→ Exercise task
Restate, word for word, every line of the data.

→ Data block

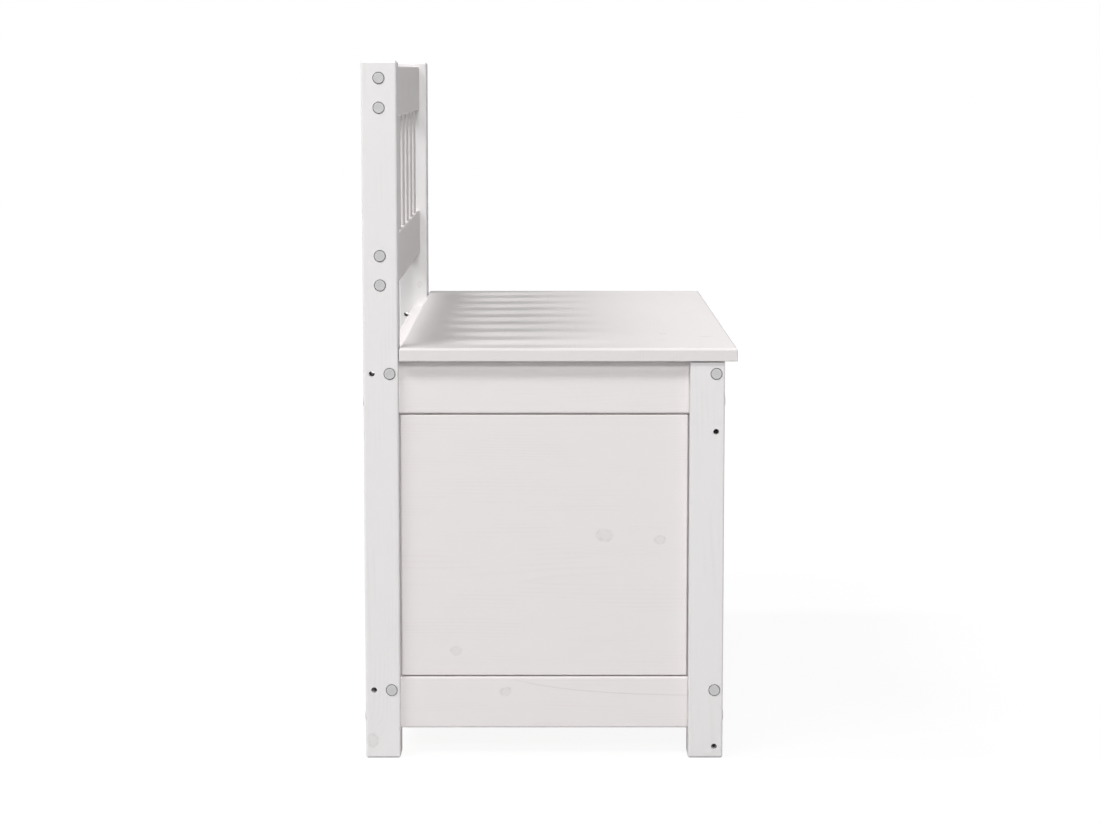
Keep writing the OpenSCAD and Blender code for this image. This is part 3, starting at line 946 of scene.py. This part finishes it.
def figure_of(
    node: str,
    grain: Grain,
    knot_count: int = 1,
    knots: tuple[Knot, ...] = (),
    strips: Strips = Strips.NONE,
    strip_width: float = 0.0,
    through: int | None = None,
    hairline: Hairline | None = None,
) -> PineFigure:
    """Chooses the figure of one board from its own name, so that each board differs.

    Args:
        node: The board's CAD node.
        grain: Which way its fibres run.
        knot_count: How many knots are scattered over it where none are given.
        knots: Knots at known places, such as those that the photograph shows.
        strips: Which way its glued strips lie, if it has any.
        strip_width: Width of those strips.
        through: The axis that its knots run along, if it isn't the thinnest one.
        hairline: Its lifted seam, if it has one.

    Returns:
        The figure.
    """
    chance = random.Random(node)
    low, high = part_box(node)
    middle = (low + high) / 2
    size = high - low
    along = list(Grain).index(grain)
    if through is None:
        through = min(range(3), key=lambda axis: size[axis])
    weights = [1.0, 1.0, 1.0]
    weights[along] = WEIGHT_ALONG_GRAIN
    weights[through] = 0.0
    scattered = []
    for _ in range(0 if knots else knot_count):
        radius = chance.uniform(*KNOT_RADII)
        # A knot stays clear of the board's edges, so that it never shows as a band on them
        room = [max(0.0, size[axis] / 2 - KNOT_CLEARANCE * radius) for axis in range(3)]
        spot = [middle[axis] + chance.uniform(-1, 1) * room[axis] for axis in range(3)]
        scattered.append(Knot(tuple(spot), radius))
    beside = chance.uniform(-HEART_BESIDE, HEART_BESIDE)
    depth = chance.choice((-1, 1)) * chance.uniform(*HEART_DEPTHS)
    lean = [chance.uniform(-LARGEST_LEAN, LARGEST_LEAN) for _ in range(2)]
    return PineFigure(
        grain=grain,
        middle=tuple(middle),
        heart=(beside, depth),
        lean=tuple(lean),
        knots=knots or tuple(scattered),
        knot_weights=tuple(weights),
        strips=strips,
        strip_width=strip_width,
        hairline=hairline,
    )


@dataclass
class Uprights:
    """The front legs and rear posts: square pine, one piece each."""

    finish: PaintedPine
    foot_knot_height: float = 20 * MM
    foot_knot_inset: float = 8 * MM
    foot_knot_radius: float = 6 * MM

    def dress_all(self) -> None:
        """Dresses the legs and posts, with the faint knot at the foot of the left post."""
        low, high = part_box("rear_post_left")
        middle = (low.x, high.y - self.foot_knot_inset, self.foot_knot_height)
        foot_knot = Knot(middle, self.foot_knot_radius)
        for node, count, knots in (
            ("front_leg_left", 0, ()),
            ("front_leg_right", 2, ()),
            ("rear_post_left", 0, (foot_knot,)),
            ("rear_post_right", 2, ()),
        ):
            figure = figure_of(node, Grain.ALONG_Z, count, knots, through=X_AXIS)
            dress(node, self.finish.material("painted_" + node, figure))


@dataclass
class BaseFrame:
    """The eight rails and four panels between the legs and posts."""

    finish: PaintedPine
    strip_width: float = 88 * MM
    # The knots that the photograph shows on the left side, each as its Y, Z and radius
    panel_knots: tuple[Place, ...] = (
        (-0.061, 0.250, 7 * MM),
        (-0.122, 0.244, 5 * MM),
        (0.104, 0.119, 5 * MM),
    )
    rail_knots: tuple[Place, ...] = ((0.049, 0.073, 5 * MM),)
    # Where the hairline starts that it shows on the lower left rail, as Y and Z
    hairline_start: tuple[float, float] = (0.032, 0.085)

    def dress_all(self) -> None:
        """Dresses the rails and panels; the left side has the knots of the photograph."""
        for level in ("top", "bottom"):
            for wall in ("front", "rear"):
                node = f"{wall}_rail_{level}"
                dress(node, self.finish.material("painted_" + node, figure_of(node, Grain.ALONG_X, 2)))
            for side in ("left", "right"):
                node = f"side_rail_{level}_{side}"
                scattered = 1 if side == "right" else 0
                figure = figure_of(
                    node,
                    Grain.ALONG_Y,
                    scattered,
                    self.seen_knots(node),
                    hairline=self.seen_hairline(node),
                )
                dress(node, self.finish.material("painted_" + node, figure))
        for node, grain, count in (
            ("front_panel", Grain.ALONG_X, 5),
            ("rear_panel", Grain.ALONG_X, 5),
            ("side_panel_left", Grain.ALONG_Y, 3),
            ("side_panel_right", Grain.ALONG_Y, 3),
        ):
            figure = figure_of(
                node, grain, count, self.seen_knots(node), Strips.STACKED, self.strip_width
            )
            dress(node, self.finish.material("painted_" + node, figure))

    def seen_knots(self, node: str) -> tuple[Knot, ...]:
        """Gives the knots that the photograph shows on the left side.

        Args:
            node: The board's CAD node.

        Returns:
            The knots, or none where the photograph shows nothing of the board.
        """
        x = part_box(node)[0].x
        seen = {"side_panel_left": self.panel_knots, "side_rail_bottom_left": self.rail_knots}
        return tuple(Knot((x, y, z), radius) for y, z, radius in seen.get(node, ()))

    def seen_hairline(self, node: str) -> Hairline | None:
        """Gives the hairline that the photograph shows on the lower left rail.

        Args:
            node: The rail's CAD node.

        Returns:
            The hairline, or nothing for the other rails.
        """
        if node != "side_rail_bottom_left":
            return None
        return Hairline((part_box(node)[0].x, *self.hairline_start))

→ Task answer
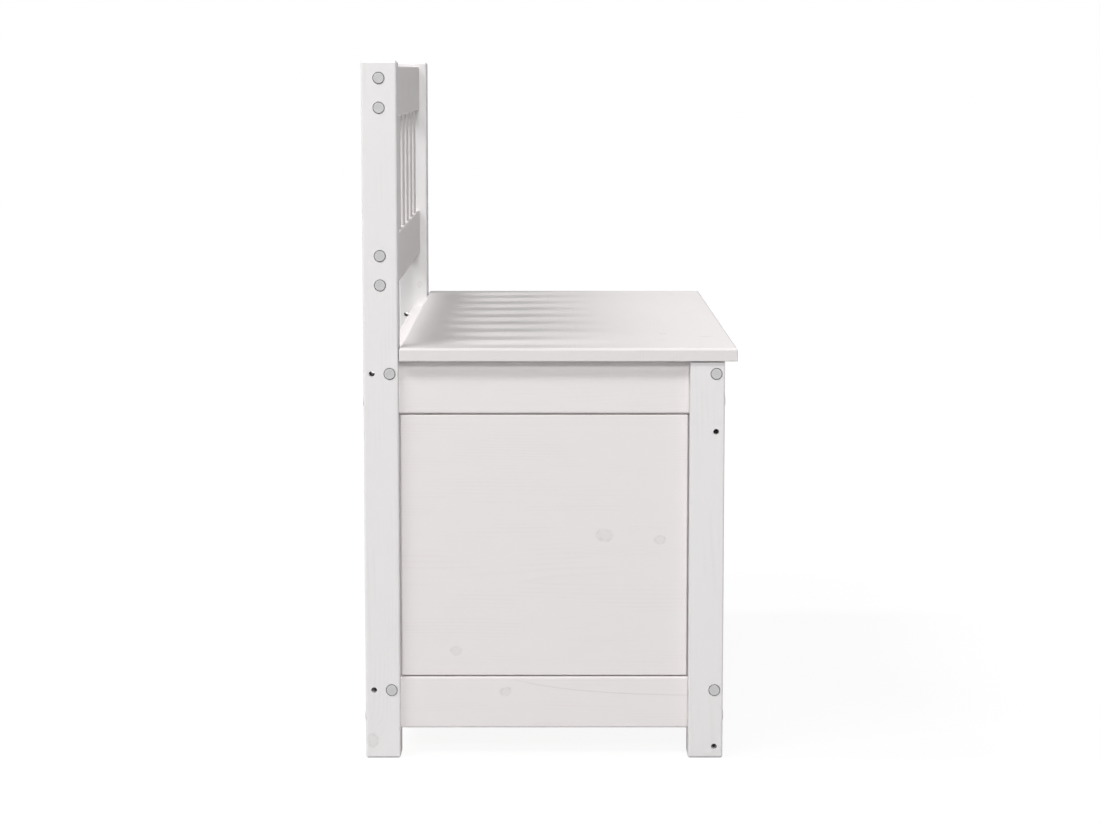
Keep writing the OpenSCAD and Blender code for this image. This is part 3, starting at line 946 of scene.py. This part finishes it.
def figure_of(
    node: str,
    grain: Grain,
    knot_count: int = 1,
    knots: tuple[Knot, ...] = (),
    strips: Strips = Strips.NONE,
    strip_width: float = 0.0,
    through: int | None = None,
    hairline: Hairline | None = None,
) -> PineFigure:
    """Chooses the figure of one board from its own name, so that each board differs.

    Args:
        node: The board's CAD node.
        grain: Which way its fibres run.
        knot_count: How many knots are scattered over it where none are given.
        knots: Knots at known places, such as those that the photograph shows.
        strips: Which way its glued strips lie, if it has any.
        strip_width: Width of those strips.
        through: The axis that its knots run along, if it isn't the thinnest one.
        hairline: Its lifted seam, if it has one.

    Returns:
        The figure.
    """
    chance = random.Random(node)
    low, high = part_box(node)
    middle = (low + high) / 2
    size = high - low
    along = list(Grain).index(grain)
    if through is None:
        through = min(range(3), key=lambda axis: size[axis])
    weights = [1.0, 1.0, 1.0]
    weights[along] = WEIGHT_ALONG_GRAIN
    weights[through] = 0.0
    scattered = []
    for _ in range(0 if knots else knot_count):
        radius = chance.uniform(*KNOT_RADII)
        # A knot stays clear of the board's edges, so that it never shows as a band on them
        room = [max(0.0, size[axis] / 2 - KNOT_CLEARANCE * radius) for axis in range(3)]
        spot = [middle[axis] + chance.uniform(-1, 1) * room[axis] for axis in range(3)]
        scattered.append(Knot(tuple(spot), radius))
    beside = chance.uniform(-HEART_BESIDE, HEART_BESIDE)
    depth = chance.choice((-1, 1)) * chance.uniform(*HEART_DEPTHS)
    lean = [chance.uniform(-LARGEST_LEAN, LARGEST_LEAN) for _ in range(2)]
    return PineFigure(
        grain=grain,
        middle=tuple(middle),
        heart=(beside, depth),
        lean=tuple(lean),
        knots=knots or tuple(scattered),
        knot_weights=tuple(weights),
        strips=strips,
        strip_width=strip_width,
        hairline=hairline,
    )


@dataclass
class Uprights:
    """The front legs and rear posts: square pine, one piece each."""

    finish: PaintedPine
    foot_knot_height: float = 20 * MM
    foot_knot_inset: float = 8 * MM
    foot_knot_radius: float = 6 * MM

    def dress_all(self) -> None:
        """Dresses the legs and posts, with the faint knot at the foot of the left post."""
        low, high = part_box("rear_post_left")
        middle = (low.x, high.y - self.foot_knot_inset, self.foot_knot_height)
        foot_knot = Knot(middle, self.foot_knot_radius)
        for node, count, knots in (
            ("front_leg_left", 0, ()),
            ("front_leg_right", 2, ()),
            ("rear_post_left", 0, (foot_knot,)),
            ("rear_post_right", 2, ()),
        ):
            figure = figure_of(node, Grain.ALONG_Z, count, knots, through=X_AXIS)
            dress(node, self.finish.material("painted_" + node, figure))


@dataclass
class BaseFrame:
    """The eight rails and four panels between the legs and posts."""

    finish: PaintedPine
    strip_width: float = 88 * MM
    # The knots that the photograph shows on the left side, each as its Y, Z and radius
    panel_knots: tuple[Place, ...] = (
        (-0.061, 0.250, 7 * MM),
        (-0.122, 0.244, 5 * MM),
        (0.104, 0.119, 5 * MM),
    )
    rail_knots: tuple[Place, ...] = ((0.049, 0.073, 5 * MM),)
    # Where the hairline starts that it shows on the lower left rail, as Y and Z
    hairline_start: tuple[float, float] = (0.032, 0.085)

    def dress_all(self) -> None:
        """Dresses the rails and panels; the left side has the knots of the photograph."""
        for level in ("top", "bottom"):
            for wall in ("front", "rear"):
                node = f"{wall}_rail_{level}"
                dress(node, self.finish.material("painted_" + node, figure_of(node, Grain.ALONG_X, 2)))
            for side in ("left", "right"):
                node = f"side_rail_{level}_{side}"
                scattered = 1 if side == "right" else 0
                figure = figure_of(
                    node,
                    Grain.ALONG_Y,
                    scattered,
                    self.seen_knots(node),
                    hairline=self.seen_hairline(node),
                )
                dress(node, self.finish.material("painted_" + node, figure))
        for node, grain, count in (
            ("front_panel", Grain.ALONG_X, 5),
            ("rear_panel", Grain.ALONG_X, 5),
            ("side_panel_left", Grain.ALONG_Y, 3),
            ("side_panel_right", Grain.ALONG_Y, 3),
        ):
            figure = figure_of(
                node, grain, count, self.seen_knots(node), Strips.STACKED, self.strip_width
            )
            dress(node, self.finish.material("painted_" + node, figure))

    def seen_knots(self, node: str) -> tuple[Knot, ...]:
        """Gives the knots that the photograph shows on the left side.

        Args:
            node: The board's CAD node.

        Returns:
            The knots, or none where the photograph shows nothing of the board.
        """
        x = part_box(node)[0].x
        seen = {"side_panel_left": self.panel_knots, "side_rail_bottom_left": self.rail_knots}
        return tuple(Knot((x, y, z), radius) for y, z, radius in seen.get(node, ()))

    def seen_hairline(self, node: str) -> Hairline | None:
        """Gives the hairline that the photograph shows on the lower left rail.

        Args:
            node: The rail's CAD node.

        Returns:
            The hairline, or nothing for the other rails.
        """
        if node != "side_rail_bottom_left":
            return None
        return Hairline((part_box(node)[0].x, *self.hairline_start))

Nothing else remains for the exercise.